Ma se i pugili sono la parte sana di questo sport, la triste vicenda di De Chiara ha deluso molto il ragazzo nato a Vigevano. Ancora oggi è molto critico verso alcuni aspetti del mondo della boxe. “Ad esclusione dei pugili, al resto dei personaggi che gravitano in questo mondo, con delle eccezioni ovviamente, interessa solo dei soldi e pochissimo dell’essere umano”. Imparato ha continuato a combattere fino 2009, poco prima di compiere quarant’anni, dopo una carriera che lo ha visto protagonista in 41 incontri (con 26 vittorie, 13 sconfitte e 2 pareggi), sempre con il maestro Ciro Converti della Boxe Vigevano al suo angolo. Tra i suoi successi spiccano i titoli italiani vinti o mantenuti nei pesi supermedi, un vero record per la categoria. Nel complesso sono stati sedici i titoli italiani che ha disputato, in tre categorie diverse. Oltre a parecchi altri match valevoli per cinture internazionali.

Imparato ne ricorda alcuni. “Quello a cui sono più legato è il primo con Pompilio, un pugile forte ed esperto. Sono andato giù ma mi sono ripreso e ho vinto. L’ultimo match invece è stato con Versace, ho perso senza prendere neanche un pugno. L’arbitro ha fermato l’incontro senza motivo, l’avversario aveva un problema alla spalla e probabilmente non sarebbe arrivato alla conclusione. Era un giovane su cui si puntava, io ormai all’ultimo match. Mi è dispiaciuto molto concludere così una lunga carriera. Sono anche arrivato a fare 12 round con il campione del mondo, il tedesco Beyer, la maggior parte di essi con un timpano perforato da un suo colpo, ma ho resistito fino alla fine”.

La sua visione del pugilato italiano, dall’osservatorio di Staten Island, New York, dove vive oggi, è chiara: “Gli italiani non praticano più la boxe, non si guadagna abbastanza.
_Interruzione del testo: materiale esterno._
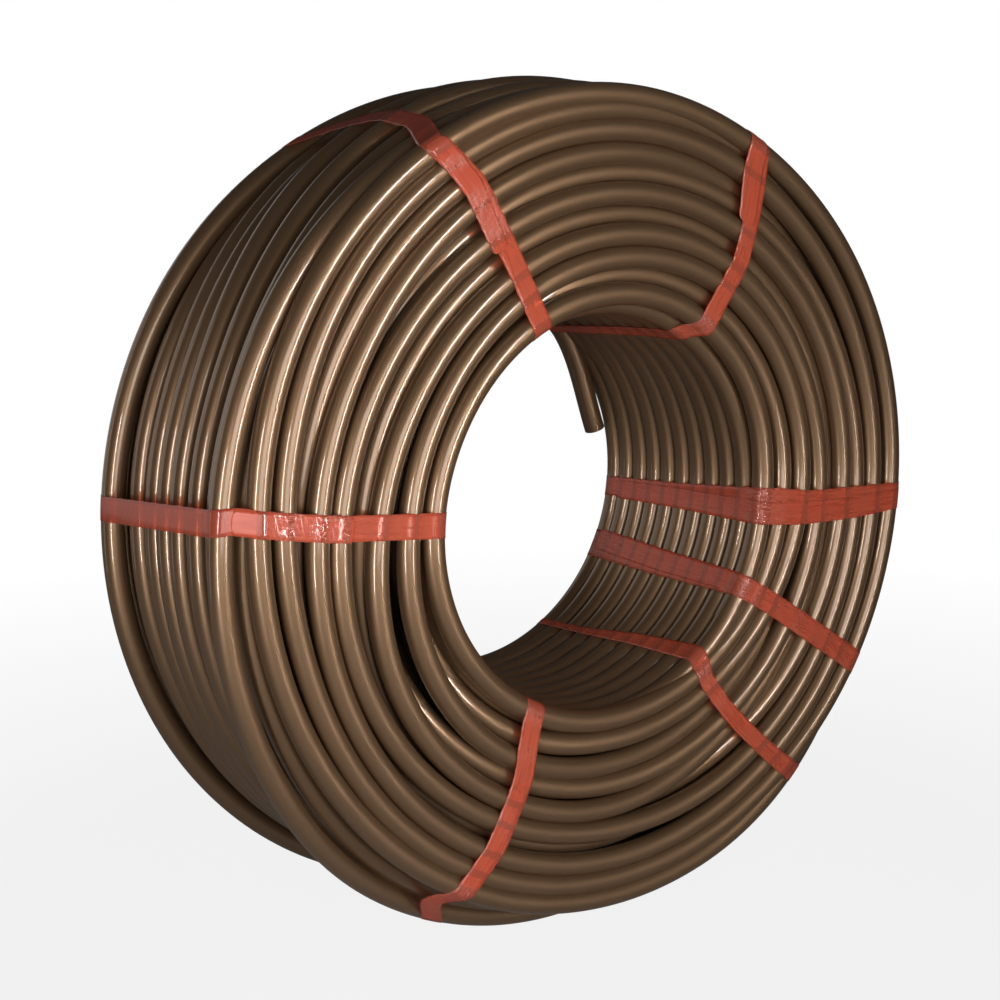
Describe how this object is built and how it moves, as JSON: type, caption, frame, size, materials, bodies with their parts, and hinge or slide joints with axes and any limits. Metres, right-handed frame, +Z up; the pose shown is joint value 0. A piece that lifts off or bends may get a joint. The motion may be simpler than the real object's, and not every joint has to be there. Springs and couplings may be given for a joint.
{
  "type": "coil of pipe",
  "caption": "Coil of plastic heating pipe wound in layers round an open core and bound with bands of adhesive tape.",
  "frame": {"origin": "centre of the coil's footprint, on the floor under its rim", "axes": "+Y along the coil's axis, away from its front face; +Z up; +X to the right seen from the front"},
  "size_m": [0.7627, 0.231, 0.7625],
  "materials": {
    "pipe_plastic": "extruded polyethylene in metallic bronze brown, satin to semi-gloss",
    "tape_film": "thin translucent red-orange adhesive tape, glossy and wrinkled"
  },
  "bodies": {
    "root": {"pipe": "pipe_plastic", "tape_1": "tape_film", "tape_2": "tape_film", "tape_3": "tape_film", "tape_4": "tape_film", "tape_5": "tape_film", "tape_6": "tape_film", "tape_7": "tape_film"}
  },
  "joints": []
}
Questo è uno sport che raramente viene praticato dai benestanti. Io parallelamente alla mia carriera professionistica, ho sempre lavorato in Telecom, poi con i soldi guadagnati ho aperto un bar”. La situazione non è molto diversa negli Stati Uniti. “Anche qui negli Usa, i pugili non si trovano a Manhattan, ma nei quartieri più complicati”.

Continua il racconto, Imparato. “Non ho mai cantato vittoria prima del tempo. Non mi sono mai esaltato, sono sempre stato con i piedi per terra. Non si diventa campioni, prima di esserlo davvero. Un tempo il professionismo era una cosa seria. Ricordo che per un match potevi guadagnare anche 20 milioni di lire. Dopo le Olimpiadi di Barcellona, quando ho fatto la riserva di Tommaso Russo, potevo entrare nei Carabinieri e prepararmi per i Giochi di Atlanta, ma ho preferito passare pro. Oggi non so come mi sceglierei”. Dagli Stati Uniti, dove è con la famiglia ormai da quindici anni, Imparato torna in Italia ogni 12 mesi circa. Quando andrà in pensione, spera di frequentare più spesso il suo Paese natale, magari trascorrendo qualche mese al mare. Ha intrapreso una nuova carriera come agente di commercio nel settore del caffè, anche se ormai è stanco di insegnare ai baristi americani come si prepara, limitandosi quasi sempre solo alla consegna del prodotto. “Gli italiani lo sanno fare bene – dice riferendosi al caffè – il barista è una professione, ma in America è una figura precarissima, spesso ricoperta da studenti per pagarsi l’università. L’ambizione qui è diventare manager di un’azienda“.

Nonostante la sua passione per la boxe, Vincenzo non ha mai spinto le sue due figlie verso questo sport, anzi, sarebbe stato pronto a dissuaderle. “No, non sarei stato contento, questo è uno sport bellissimo ma tanto duro“.